Aim — The material below contains a line with "for name, shape" and a line with "obj.matrix_parent_inverse = Matrix.Identity(4)". Copy exactly those two lines and all lines between them.

▬▬▬

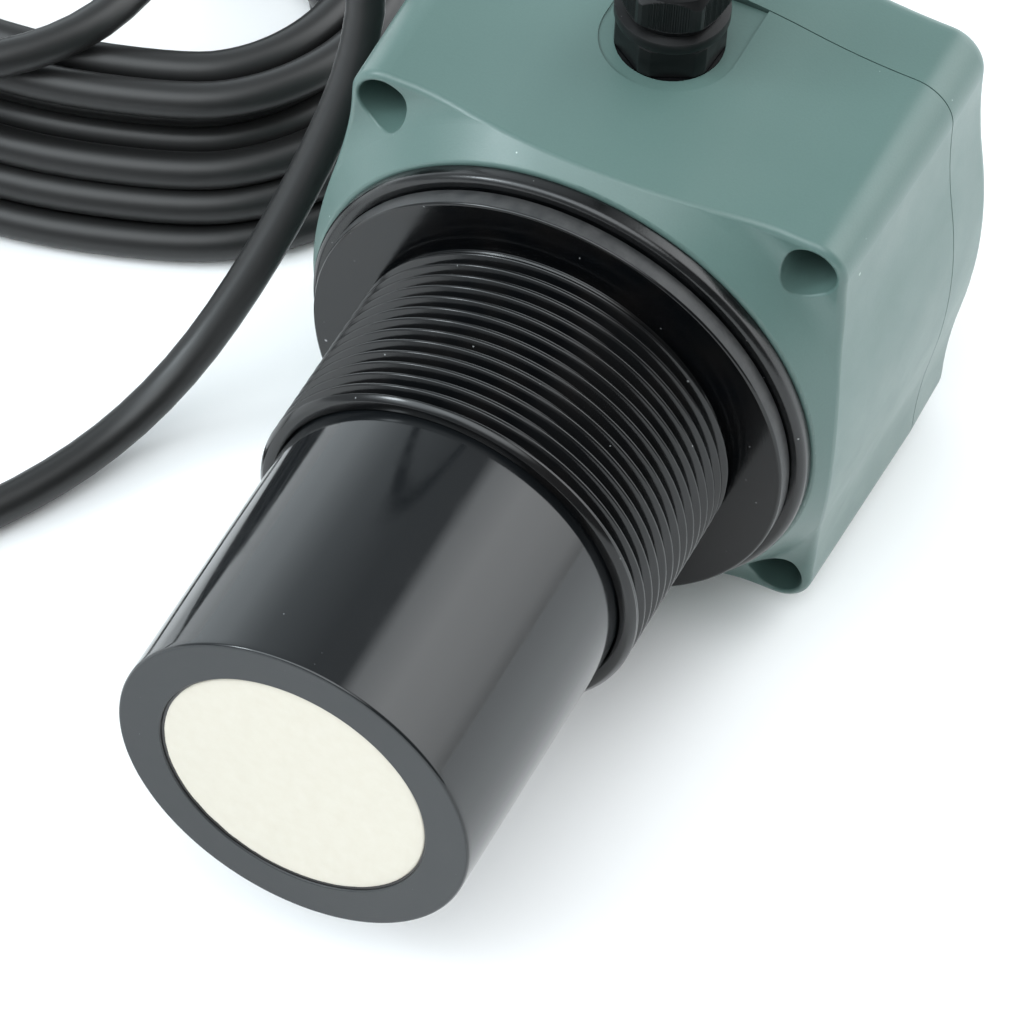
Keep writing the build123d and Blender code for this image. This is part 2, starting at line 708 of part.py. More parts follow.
def tail_ends():
    """The bare cores beyond the jacket's free end, and the ferrules on them."""
    end = Vector(*TAIL_POINTS[-1])
    aim = (end - Vector(*TAIL_POINTS[-2])).normalized()
    plane = Plane(origin=end, z_dir=aim)
    cores = []
    ferrules = []
    ring = CABLE_D / 2 - CORE_D
    for k in range(CORE_COUNT):
        angle = 2 * pi * (k + 0.5) / CORE_COUNT
        place = plane * Pos(ring * cos(angle), ring * sin(angle), 0)
        cores.append(place * Pos(0, 0, TAIL_CORE / 2) * Cylinder(CORE_D / 2, TAIL_CORE))
        ferrules.append(place * Pos(0, 0, TAIL_CORE + FERRULE / 2) * Cylinder(FERRULE_D / 2, FERRULE))
    return Compound(cores), Compound(ferrules)


def build():
    leads = make_leads()
    probe = make_probe()
    disc_y, piezo_y, backing_y, backing_end = stack_levels()
    core, winding = make_transformer()
    coil = make_coil()
    tail_cores, ferrules = tail_ends()
    nodes = {
        "housing": make_housing(),
        "rear_cover": make_cover(),
        "cover_gasket": make_gasket(),
        "threaded_body": make_threaded_body(),
        "flange_seal": make_flange_seal(),
        "sensor_barrel": make_barrel(),
        "sounding_disc": disc(DISC_D / 2, disc_y, DISC_DEPTH),
        "piezo_disc": disc(PIEZO_D / 2, piezo_y, PIEZO_DEPTH),
        "isolation_sleeve": make_isolation_sleeve(),
        "backing_block": make_backing([leads]),
        "potting": make_potting([leads, probe]),
        "transducer_leads": leads,
        "temperature_probe": probe,
        "body_lock_nut": make_lock_nut(),
        "main_board": make_board(),
        "terminal_block": make_terminal_block(),
        "terminal_screws": make_terminal_screws(),
        "transformer_core": core,
        "transformer_winding": winding,
        "capacitors": make_capacitors(),
        "microcontroller": make_microcontroller(),
        "regulator": make_regulator(),
        "sensor_connector": make_sensor_connector(),
        "gland_body": make_gland_body(),
        "gland_grip": make_gland_grip(),
        "gland_nut": make_gland_nut(),
        "gland_gasket": make_gland_gasket(),
        "gland_lock_nut": make_gland_lock_nut(),
        "cable_lead_in": make_cable_lead_in(),
        "cable_cores": make_cores(),
        "cable_run": cable(RUN_POINTS, "cable run") - coil,
        "cable_coil": coil,
        "cable_tail": cable(TAIL_POINTS, "cable tail") - coil,
        "tail_cores": tail_cores,
        "tail_ferrules": ferrules,
    }
    for k, (x, z) in enumerate(corners(), 1):
        nodes[f"cover_screw_{k}"] = make_cover_screw(x, z)
        nodes[f"cover_insert_{k}"] = make_cover_insert(x, z)
    for k, (x, z) in enumerate(board_corners(), 1):
        nodes[f"board_screw_{k}"] = make_board_screw(x, z)
    return nodes


def main():
    os.makedirs("parts", exist_ok=True)
    for name, shape in build().items():
        export_step(SHIFT * shape, f"parts/{name}.step")
        print(name, round(shape.volume, 1))


main()
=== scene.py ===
"""Looks of the ultrasonic level transmitter: the finish of every surface, the thread, the gland's
nut and the signal cable.

Sizes are millimetres in the sensor's own frame, whose origin is on the sensor axis in the plane of
the flange's front face. The function at() turns them into the row frame's metres.
"""
from math import atan2, cos, pi, radians, sin

import bpy
from mathutils import Matrix, Vector, noise


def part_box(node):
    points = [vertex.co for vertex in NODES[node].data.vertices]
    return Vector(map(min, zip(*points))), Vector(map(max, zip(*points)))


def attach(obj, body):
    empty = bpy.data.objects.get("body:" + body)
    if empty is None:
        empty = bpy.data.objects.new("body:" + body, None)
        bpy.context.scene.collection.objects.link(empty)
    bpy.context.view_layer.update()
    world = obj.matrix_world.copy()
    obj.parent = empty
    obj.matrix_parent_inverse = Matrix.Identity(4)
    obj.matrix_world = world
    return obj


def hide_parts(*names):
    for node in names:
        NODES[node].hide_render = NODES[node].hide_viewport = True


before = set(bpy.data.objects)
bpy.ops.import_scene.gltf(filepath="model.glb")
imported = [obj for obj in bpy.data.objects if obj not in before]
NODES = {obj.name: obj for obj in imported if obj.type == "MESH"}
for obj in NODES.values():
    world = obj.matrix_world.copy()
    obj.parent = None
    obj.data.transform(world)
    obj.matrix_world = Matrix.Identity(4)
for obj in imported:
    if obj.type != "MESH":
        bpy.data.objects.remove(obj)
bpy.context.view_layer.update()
MM = 0.001

# The sensor's frame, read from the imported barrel
BARREL_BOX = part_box("sensor_barrel")
AXIS_Z = (BARREL_BOX[0].z + BARREL_BOX[1].z) / 2
BARREL_REACH = 79.6
FLANGE_Y = BARREL_BOX[0].y + BARREL_REACH * MM

# Camera: where it stands, where it looks and its lens, from the fit to the photograph
CAMERA_PLACE = Vector((0.2562, -0.5943, 0.82195))
CAMERA_RIGHT = Vector((0.8954, 0.4433, 0.0427))
CAMERA_UP = Vector((-0.3685, 0.6837, 0.6299))
CAMERA_LENS = 246.1
SENSOR_WIDTH = 36.0

# Light: strengths behind the object by the angle that runs over it, from the left horizon (0 degrees)
# to the right one (180), and in front of it from left to right
PANELS = [
    (0, 1.9), (20, 2.0), (45, 1.05), (80, 0.5), (99, 0.5), (107, 2.8), (128, 3.8), (150, 3.3), (170, 2.5),
    (180, 1.4),
]
PANEL_MOST = 4.0
PANEL_DEPTH = (0.0, 0.40)
FRONT_LIGHT = (-0.5, 0.5, 0.8, 0.2)
LEFT_TINT = (0.87, 0.955, 1.0, 1)
RIGHT_TINT = (0.955, 0.985, 1.0, 1)
FLOOR_GLOW = 0.05

# Lamps in the tent: direction, angle where each begins, angle where it is full, strength
LAMPS = [
    ((0.00, -0.42, 0.90), 30.0, 14.0, 3.6),
    ((-0.60, -0.45, 0.66), 26.0, 10.0, 3.6),
    ((-0.72, -0.40, 0.57), 7.0, 3.5, 19.0),
]

# Sleeve, flange and barrel
THREAD_R = 30.0
# The form of a G 2 pipe thread, on the frame's own crest radius, which is 0.2 mm over that thread's:
# 11 to the inch, 55 degrees between its flanks, crest and root rounded alike
THREAD_PITCH = 25.4 / 11
THREAD_DEPTH = 0.6403 * THREAD_PITCH
THREAD_ROUND = 0.1373 * THREAD_PITCH
THREAD_FLANK = 27.5
THREAD_ROUND_STEPS = 4
THREAD_START = -0.35
THREAD_RUN_IN = 0.7
THREAD_RUN_OUT = 0.8
# Where the crest line would pass the angle 0, one turn before the first whole crest
THREAD_LEAD = 1.35
SLEEVE_LENGTH = 32.4
COLLAR_EDGE = 0.7
COLLAR_PLAIN = 0.9
RELIEF_R = 29.1
FLANGE_R = 37.9
FLANGE_RIM = 3.0
NECK_R = 34.0
BOSS_Y = 6.1
BARREL_R = 27.4
BARREL_BORE_R = 20.75
DISC_R = 20.5
DISC_RECESS = 0.4
SEAL_R = 39.95
SEAL_FRONT = 3.3
TURNS_AROUND = 288

# Cable gland: the hexagonal base and the ribbed nut
GLAND_Y = 36.5
GLAND_SEAT_Z = 42.2
GLAND_HEX = 5.5
GLAND_FLAT_R = 7.45
GLAND_CORNER_R = 8.1
GLAND_TURN = 27.0
GLAND_COLLAR = 2.5
GLAND_COLLAR_R = 6.9
GLAND_NUT = 12.5
NUT_FLAT_R = 7.5
NUT_CORNER_R = 8.45
NUT_TURN = 19.0
NUT_STRIP = 7.5
NUT_RIBS = 17
NUT_RIB_DEPTH = 0.13
NUT_MOUTH_R = 3.2
NUT_SKIRT_R = 8.45
NUT_SKIRT = 2.0
NUT_SKIRT_EDGE = 0.25
NUT_GAP = 0.3
NUT_FLAT_START = 1.2
NUT_FLAT_END = 6.2
NUT_BEVEL = 1.3
NUT_BEVEL_STEPS = 12
NUT_DOME = 2.9
NUT_DOME_STEPS = 9
GLAND_TOP_Z = GLAND_SEAT_Z + GLAND_HEX + GLAND_COLLAR + GLAND_NUT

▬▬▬

Solution for this task —
    for name, shape in build().items():
        export_step(SHIFT * shape, f"parts/{name}.step")
        print(name, round(shape.volume, 1))


main()
=== scene.py ===
"""Looks of the ultrasonic level transmitter: the finish of every surface, the thread, the gland's
nut and the signal cable.

Sizes are millimetres in the sensor's own frame, whose origin is on the sensor axis in the plane of
the flange's front face. The function at() turns them into the row frame's metres.
"""
from math import atan2, cos, pi, radians, sin

import bpy
from mathutils import Matrix, Vector, noise


def part_box(node):
    points = [vertex.co for vertex in NODES[node].data.vertices]
    return Vector(map(min, zip(*points))), Vector(map(max, zip(*points)))


def attach(obj, body):
    empty = bpy.data.objects.get("body:" + body)
    if empty is None:
        empty = bpy.data.objects.new("body:" + body, None)
        bpy.context.scene.collection.objects.link(empty)
    bpy.context.view_layer.update()
    world = obj.matrix_world.copy()
    obj.parent = empty
    obj.matrix_parent_inverse = Matrix.Identity(4)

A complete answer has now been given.